Had Middleton, like so many other young women while holidaying in the south of France, gone sunbathing topless on one of its many public beaches, she would have no privacy defence whatsoever if photos of her had afterwards appeared in magazines or newspapers there or elsewhere. That, though, is not what happened.
Another British commentator summed things up succinctly: “Now there is one, crucial, difference between women who chose to go bare-breasted on public beaches in the South of France and Kate Middleton. The wife to the heir to the throne only disrobed on the terrace of a private house because she wrongly assumed the only witness would be her husband, not the whole of France.”
There is, of course, an entirely separate argument (and it is one that has been employed over the weekend by those unsympathetic to Middleton and to the members of the royal family in general) based on the need for prudence. Put bluntly, this argument goes, “She should have known better — she should not have gone topless on a terrace, private house or no private house.”
This argument was also used in the recent case of Prince Harry and his naked frolicking in Las Vegas. Given the media treatment of their mother, Princess Diana, these two boys, in particular, ought to have known from an early age that care and prudence should be the order of the day from the moment they stepped outside their royal residences. That would apply also to girlfriends or spouses.
It is difficult to quibble with this policy against the background of the history of the media’s relationship with royalty, especially since the Diana Spencer era. Like it or not (and there is some evidence that Diana didn’t always dislike it) the members of the royals and those associated with them through marriage are celebrities, and in a celebrity-obsessed culture are considered fair game by sections of the media.
Nevertheless, a fundamental question remains (and is not sidelined by the pragmatic argument based on prudence), and the question is this: Does celebrity status nullify one’s right to privacy? In other words, if I am a celebrity (even an unwilling or ‘accidental’ one), do I automatically forfeit my right to privacy, irrespective of circumstances?
Monica Lewinsky found herself in this painful situation following the exposure of her White House affair with Bill Clinton with the publication of the Starr Report in Sept 1998. Though Clinton survived an impeachment attempt, she faced a national shaming.
In her memoir, she said one of the most invasive moments of the Starr investigation was when prosecutors retrieved from her home computer love letters she had drafted, but never sent, to the president.
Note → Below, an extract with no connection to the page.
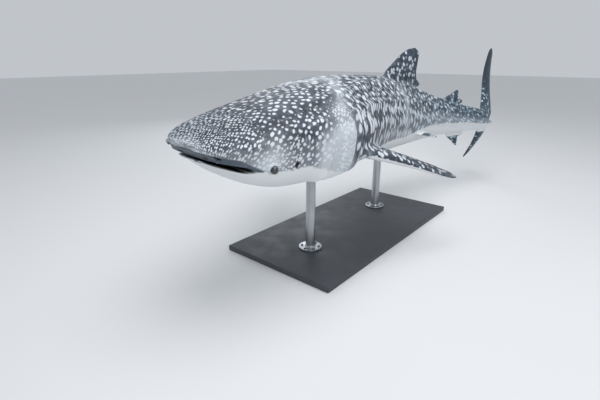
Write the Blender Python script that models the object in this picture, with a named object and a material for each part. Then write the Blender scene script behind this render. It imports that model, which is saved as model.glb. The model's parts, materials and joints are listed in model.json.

“It was such a violation,” she complained to her biographer Andrew Morton. “It seemed that everyone in America had rights except for Monica Lewinsky. I felt that I wasn’t a citizen of this country anymore.”
In his book The Unwanted Gaze, Jeffrey Rosen, associate professor at the George Washington Law School, is in no doubt that Lewinsky’s right to privacy was violated during the Starr investigation. He warns that the “destruction of privacy” has implications not just for celebrities but for all citizens.
Kate Middleton is unlikely to be feeling quite as forlorn today as Monica Lewinsky did back in 1998, but her sense of hurt that her right to privacy has been violated is probably as acute as that experienced by Lewinsky. It is one thing to do as Rosanna Davison did, and freely agree to be photographed topless for a magazine with an international readership, and quite another to have photos taken of you by stealth in circumstances where you took privacy for granted. And then find those photos appearing in magazines and newspapers.
The right to privacy — famously defined in an article in the Harvard Law Review as far back as 1890 as “the right to be let alone” — is guaranteed by Article 8 of the European Convention on Human Rights (now incorporated into Irish domestic law).
In a case brought before the European Court of Human Rights in Strasbourg in 2005, Princess Caroline of Monaco established that having celebrity status doesn’t nullify that right. It is true — as supermodel Naomi Campbell discovered — that having celebrity status can limit or even diminish that right, but not wipe it out altogether.
The difficulty for Kate Middleton is that, while she will have the European Convention on her side after having decided to sue Closer magazine (and perhaps others) over the topless photos, and while also being able to rely on France’s own strict privacy laws, any fines imposed are likely to be quite small.
One suspects, though, that it isn’t really financial recompense she is seeking — rather a restatement of the principle that the right to privacy is a universal right; one that shields royalty from the “unwanted gaze” as much as ordinary citizens.
As spectators, we may delight in seeing topless photos of Kate Middleton, but if we are indifferent to the circumstances in which those photos were obtained, then our indifference is a contributory factor to a disturbing facet of 21st century society –— what Professor Rosen has called “the destruction of privacy” and all that this entails.